24 de octubre de 2019

Travesías fluviales

Hace poco regresé de uno de esos viajes organizados que los turoperadores denominan Cruceros Fluviales, un nombre inadecuado desde mi punto de vista cuando hace referencia a la navegación por río, extraído del que se usa para referirse a los marítimos. El nombre de crucero procede del hecho de que los grandes transatlánticos cruzan los mares. Pero los pequeños barcos fluviales no cruzan absolutamente nada, sino que navegan placenteramente a lo largo de ríos y canales. Yo prefiero, y lo digo de antemano, hablar de excursiones o travesías fluviales.

Con esta puntualización me quedo más tranquilo, no sólo por rigurosidad semántica, sino además porque una travesía fluvial nada tiene que ver con un crucero marítimo. Estos últimos adolecen de cierta masificación (los pasajeros se cuentan por miles), de cierta grandiosidad algo remilgada –por no decir cursi- y de un incómodo hacinamiento en las excursiones. Por el contrario, las travesías fluviales se caracterizan por realizrse en barcos con capacidad reducida (poco más de un centenar de huéspedes), por carecer de innecesaria ornamentación y por girar en torno a visitas cercanas y en grupos nunca numerosos.

Por ejemplo, en un crucero marítimo se desembarca de madrugada en algún puerto del mar Tirreno, para a continuación subir a un autocar, hacer ochenta kilómetros por carretera y visitar Roma durante cinco o seis horas a uña de caballo. En una excursión fluvial se llega a Amberes, se atraca en el centro de la ciudad y desde allí se recorren sus calles a pie. Y si, como me ha ocurrido a mí en la última excursión por el delta del Rin, el barco atraca a las nueve de la mañana y no zarpa hasta las siete de la tarde, se dispone de tiempo para disfrutar de la ciudad, para recorrer sus calles con cierta tranquilidad y para tomar una cerveza en alguna de sus numerosas terrazas al aire libre.

En Ámsterdam, otro ejemplo que tengo muy cercano, el puerto de atraque está situado junto a la estación de ferrocarril, a diez minutos andando de la plaza del Dam, centro neurálgico de la ciudad. Dos noches y dos días de escala fluvial en la capital oficial de Holanda otorgan la posibilidad de recorrer sus calles, visitar alguno de sus museos y saborear la vida nocturna de los “amsterdameses”. Y todo a pocos minutos del barco, que al fin y al cabo es tu hotel durante esos días.
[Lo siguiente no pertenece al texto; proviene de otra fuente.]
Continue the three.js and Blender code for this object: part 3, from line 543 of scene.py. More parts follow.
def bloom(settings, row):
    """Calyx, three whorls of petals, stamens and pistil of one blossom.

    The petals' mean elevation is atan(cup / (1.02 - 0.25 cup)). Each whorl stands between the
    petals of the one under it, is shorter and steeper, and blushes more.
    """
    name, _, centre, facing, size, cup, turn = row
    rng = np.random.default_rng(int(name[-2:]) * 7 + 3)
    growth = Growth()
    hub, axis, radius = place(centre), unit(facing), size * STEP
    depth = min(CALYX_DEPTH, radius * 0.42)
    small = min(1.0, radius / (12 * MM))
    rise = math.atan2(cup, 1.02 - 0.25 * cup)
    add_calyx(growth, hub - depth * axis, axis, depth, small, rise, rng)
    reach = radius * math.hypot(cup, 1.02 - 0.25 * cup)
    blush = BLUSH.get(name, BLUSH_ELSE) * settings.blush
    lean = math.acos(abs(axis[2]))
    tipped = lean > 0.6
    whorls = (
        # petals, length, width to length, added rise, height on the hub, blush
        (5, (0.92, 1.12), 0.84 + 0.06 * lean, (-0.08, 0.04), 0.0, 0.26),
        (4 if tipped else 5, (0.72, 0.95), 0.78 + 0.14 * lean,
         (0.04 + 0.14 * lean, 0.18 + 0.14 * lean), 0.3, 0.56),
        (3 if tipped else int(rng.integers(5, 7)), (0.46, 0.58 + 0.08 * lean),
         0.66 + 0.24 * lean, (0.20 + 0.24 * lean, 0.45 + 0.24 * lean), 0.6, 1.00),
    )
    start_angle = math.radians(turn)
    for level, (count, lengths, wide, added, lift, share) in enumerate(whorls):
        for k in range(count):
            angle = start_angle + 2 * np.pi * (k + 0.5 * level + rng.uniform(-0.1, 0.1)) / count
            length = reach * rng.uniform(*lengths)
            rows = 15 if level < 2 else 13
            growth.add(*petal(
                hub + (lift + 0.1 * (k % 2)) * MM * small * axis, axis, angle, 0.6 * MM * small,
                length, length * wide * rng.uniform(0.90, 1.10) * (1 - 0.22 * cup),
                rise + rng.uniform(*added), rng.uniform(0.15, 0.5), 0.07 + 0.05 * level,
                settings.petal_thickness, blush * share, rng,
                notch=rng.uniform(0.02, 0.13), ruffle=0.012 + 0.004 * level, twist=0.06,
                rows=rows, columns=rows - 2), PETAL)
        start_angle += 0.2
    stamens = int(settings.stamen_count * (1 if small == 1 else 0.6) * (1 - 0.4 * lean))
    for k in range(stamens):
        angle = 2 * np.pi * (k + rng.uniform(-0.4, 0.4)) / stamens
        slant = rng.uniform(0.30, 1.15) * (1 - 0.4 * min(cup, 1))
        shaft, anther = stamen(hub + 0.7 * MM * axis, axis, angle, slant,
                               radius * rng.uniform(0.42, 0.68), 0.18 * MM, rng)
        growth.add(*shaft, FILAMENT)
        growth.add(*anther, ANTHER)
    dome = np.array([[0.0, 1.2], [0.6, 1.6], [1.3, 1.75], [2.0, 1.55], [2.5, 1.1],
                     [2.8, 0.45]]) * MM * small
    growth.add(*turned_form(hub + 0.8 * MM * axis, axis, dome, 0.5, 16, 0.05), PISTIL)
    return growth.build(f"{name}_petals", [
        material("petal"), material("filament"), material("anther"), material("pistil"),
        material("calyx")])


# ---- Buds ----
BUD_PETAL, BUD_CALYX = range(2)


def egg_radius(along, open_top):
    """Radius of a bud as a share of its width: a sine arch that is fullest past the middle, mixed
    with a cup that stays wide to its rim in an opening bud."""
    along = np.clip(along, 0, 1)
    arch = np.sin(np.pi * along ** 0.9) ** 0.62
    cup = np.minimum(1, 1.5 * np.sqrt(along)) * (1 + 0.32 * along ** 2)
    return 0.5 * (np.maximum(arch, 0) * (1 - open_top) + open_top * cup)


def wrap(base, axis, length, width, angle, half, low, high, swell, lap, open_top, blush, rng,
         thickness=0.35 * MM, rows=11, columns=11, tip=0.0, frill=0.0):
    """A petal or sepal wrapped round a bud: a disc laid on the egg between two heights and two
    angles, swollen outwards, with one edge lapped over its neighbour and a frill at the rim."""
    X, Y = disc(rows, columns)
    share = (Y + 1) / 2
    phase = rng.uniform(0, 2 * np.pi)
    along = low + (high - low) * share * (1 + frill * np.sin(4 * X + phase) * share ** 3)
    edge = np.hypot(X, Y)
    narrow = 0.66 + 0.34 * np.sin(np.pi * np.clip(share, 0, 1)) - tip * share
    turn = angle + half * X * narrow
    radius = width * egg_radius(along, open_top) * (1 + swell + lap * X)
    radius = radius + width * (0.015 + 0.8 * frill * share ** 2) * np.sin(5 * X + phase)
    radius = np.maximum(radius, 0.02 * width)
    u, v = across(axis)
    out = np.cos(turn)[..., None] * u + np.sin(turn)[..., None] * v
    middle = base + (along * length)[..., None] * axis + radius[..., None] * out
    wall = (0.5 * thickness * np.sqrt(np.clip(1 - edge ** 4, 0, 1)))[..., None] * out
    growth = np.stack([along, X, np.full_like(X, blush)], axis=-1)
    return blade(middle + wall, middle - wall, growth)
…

Pero quizá la diferencia más significativa entre un crucero marítimo y una excursión fluvial sea el número de pasajeros que viajan a bordo. Sabido es que en los primeros se navega en una auténtica ciudad flotante, en las que hay que hacer cola hasta para entrar en los restaurantes. En las travesías fluviales se viaja en barcos de pequeño porte, por consiguiente con poco pasaje. Todo está cercano y accesible, desde los responsables de los servicios del barco, hasta los guías asignados, que viajan junto a ti como si se tratara de unos turistas más.

Hasta ahora no he entrado en uno los factores que más influyen en el ánimo de los viajeros, sean estos “de tierra, mar o aire”, la ineludible edad.  A la mía se agradece el formato fluvial, muy cómodo y sin grandes sorpresas que puedan resultar incómodas. Por eso, porque la edad condiciona todo –salvo que uno quiera darle la espalda a la realidad- cada día me resultan más gratificantes las excursiones a lo largo de ríos y canales, porque sin grandes madrugones, sin prisas alocadas y sin caminatas excesivas puedo ver mucho sin demasiados esfuerzos.

Sin embargo, y como colofón de esta improvisada perorata, que cada uno viaje como le dé la gana, en grandes buques marítimos, en pequeños paquebotes fluviales o en globo. Pero eso sí, que no deje de viajar, porque hacerlo sólo tiene ventajas.